In a stark illustration of a state’s disturbing priorities, Pennsylvania is forcing the Philadelphia schools to open in the fall without new books, paper, clubs, counselors, librarians, assistant principals, secretaries, sports, art and music—all to cover a projected $304 million budgetary shortfall. At the same time, the state found enough money to build a $400 million prison just outside the city.
In all, pink slips were sent to 19 percent of Philadelphia’s school-based workforce, including all 127 assistant principals, 646 teachers and more than 1,200 aides — basically everyone in each school who is not a teacher or principal.
While observers use words like “draconian” and “devastating” to describe the cuts, the blows to the Philadelphia schools keep coming: With 33 percent of its 200,000 students in charter schools, in March the district decided to close about 30 underused schools.
To protest the closures and the firing of 3,783 education professionals, two parents and two district employees began a hunger strike yesterday, camping out on the steps in front of Gov. Tom Corbett’s Philadelphia office. They say they will remain without food until the city and state governments move to reduce layoffs and improve student safety.
“I care about my daughter and grandson,” said hunger striker and parent Earlene Bly, the mother of a ninth grader and grandmother of an incoming first grader. “I am making this sacrifice to make sure they have safe schools. I am fasting to show my family and the city how serious this situation is.”
“I am worried sick,” school principal Lisa Ciaranca Kaplan told the New York Times. “How do I relieve teachers for lunch if I have no one in the lunchroom? I’ll be the only person in this building who’s not in a class.”
Kaplan’s Andrew Jackson School in South Philadelphia serves 410 students, speaking 14 languages, all of whom qualify for free meals.
“Do we just want a building that houses children until they get to the new prison they’re building?” she said.

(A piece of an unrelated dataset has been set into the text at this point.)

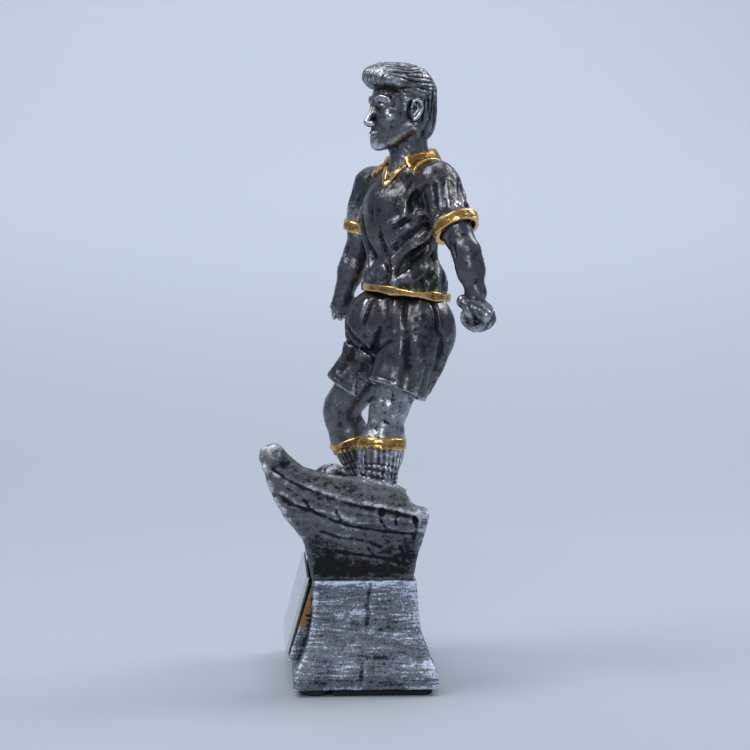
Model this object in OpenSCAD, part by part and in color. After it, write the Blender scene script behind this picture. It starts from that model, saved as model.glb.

The Times was there last Friday when Kaplan met with about 40 mothers and a few fathers to encourage them to read to their children over the summer. While it’s something schools generally encourage parents to do for all students, it was especially urgent this year for Kaplan since the district had eliminated summer school because of budget cuts.
“Make sure your children read and you read with your children,” Kaplan said as student helpers passed out donated coloring books and three Hannah Montana adventure books.
“I’m sorry if you have boys,” she said. “These were all I could get. They were free.”
State legislators voted to build a new prison outside of Philadelphia because the state corrections system is at about 105 percent capacity, meaning it’s overcrowded by about 2,705 inmates.
About a third of the state’s prisoners commit their crimes in Philadelphia County. But compared to other states, 105 percent capacity is not extreme—California’s prisons are at 137.5 percent capacity, while Illinois’ prisons are at 148 percent.
In addition, last year Pennsylvania saw the largest decrease in its prison population in 40 years—leading many observers to question the timing of building a new prison at a cost of $400 million when the Philly schools are $304 million in the hole.
Principals are contemplating opening in September with larger classes and no one to answer phones, keep order on the playground, coach sports, check out library books or send transcripts for seniors applying to college.
“You’re not even looking at a school that any of us went to,” said Lori Shorr, the mayor’s chief education officer. “It’s an atrocity, and we should all be ashamed of ourselves if the schools open with these budgets.”
While Philadelphia Mayor Michael A. Nutter and William R. Hite Jr., the first-year superintendent, continue to beg the state for more money to close the $304 million shortfall, after five trips to Harrisburg all they have received is a paltry $10 million.
“At this moment, there’s no obvious path to reach the outcome being sought by the Philadelphia School District,” Erik Arneson, a spokesman for the Republican majority in the Senate, told the Times.
It is important to note that state aid to Philadelphia schools declined by $274 million in the past three years, according to the Pennsylvania State Education Association.
“The state has never funded the city of Philadelphia and its schools very well,” said Michael Casserly, executive director of the Council of the Great City Schools. “For decades now it has been the subject of lawsuits and partisan politics and pushing and shoving, and the chickens are finally coming home to roost.”
The district made a long-delayed decision in March to close about 30 underused charter schools, over the objections of hundreds of protesters and Randi Weingarten, president of the American Federation of Teachers, who was arrested during a demonstration.
Mayor Nutter is scrambling to find more cash. In an effort to raise $95 million, he is looking to get $28 million from delinquent taxpayers and a $2 fee per pack of cigarettes is expected to raise $40 million. A bill to raise the alcohol tax, opposed by bar owners, stalled in the City Council.
“We are at a critical moment in terms of the future of this city,” said Mark McDonald, the mayor’s spokesman.